Tailbone (Coccyx) Injury (cont.)
Tailbone Pain Treatment
In addition to home care, a health-care professional may be able to provide further relief of pain with other medical, and rarely, surgical interventions.
- In select cases, a health-care provider may prescribe narcotic pain medication for severe coccyx pain not relieved with over-the-counter pain medication.
- Stool softeners may be prescribed to prevent constipation.
- Injections of local anesthetics or corticosteroids into the coccyx area may be performed in cases of continued coccyx pain that do not respond to other conservative treatment measures.
- Physical therapy may be recommended and helpful for some individuals.
- Rarely, in very select cases, the coccyx may be surgically removed (coccygectomy). However, surgical risks such as infection and poor wound healing need to be considered, and in some cases, removal of the coccyx does not provide the expected long-term pain relief.
Follow-up is recommended at the discretion of the patient's health-care provider.

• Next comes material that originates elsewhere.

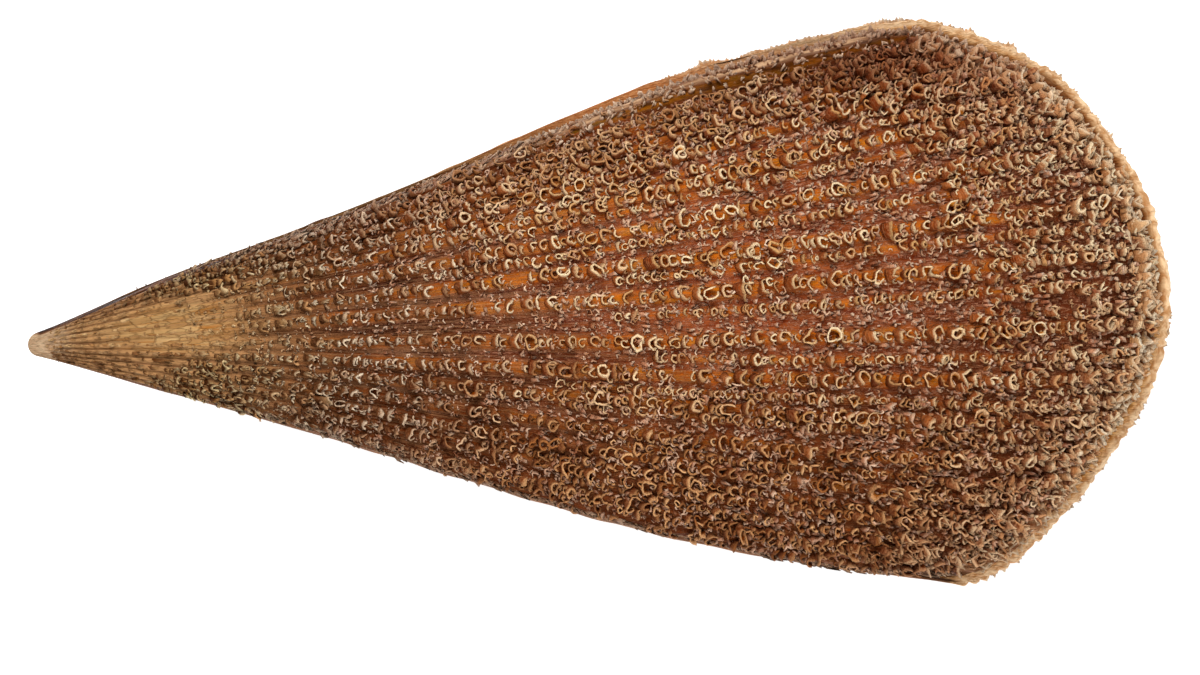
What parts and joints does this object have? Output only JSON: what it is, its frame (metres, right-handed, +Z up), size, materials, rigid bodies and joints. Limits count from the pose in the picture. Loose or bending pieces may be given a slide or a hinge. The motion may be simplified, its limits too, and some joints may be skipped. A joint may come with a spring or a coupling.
{
  "type": "pen shell",
  "caption": "Closed fan-shaped pen shell, narrow beak to broad rounded margin, covered in rows of small hollow standing scales.",
  "frame": {"origin": "on the resting surface, under the middle of the outline", "axes": "+X from the beak to the wide rounded end, +Y towards the belly edge, +Z up through both valves"},
  "size_m": [0.17, 0.0842, 0.0303],
  "materials": {
    "upper_valve": "satin, rough with cream-edged scales, orange-brown to purple-brown",
    "lower_valve": "satin, rough with cream-edged scales, tan lip",
    "ligament": "dark horny brown, satin"
  },
  "bodies": {
    "root": {"upper_valve": "upper_valve", "lower_valve": "lower_valve", "ligament": "ligament"}
  },
  "joints": []
}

Continued medical management depends on the severity of the pain, the underlying cause of the pain, and the progress the patient is making with medical treatment.
- Most people do not require follow-up if their coccyx pain is improving with medical treatment.
- People with chronic coccyx pain, for whom medical therapy has not worked, may require more frequent follow-up evaluations and may be referred to other medical or surgical specialists.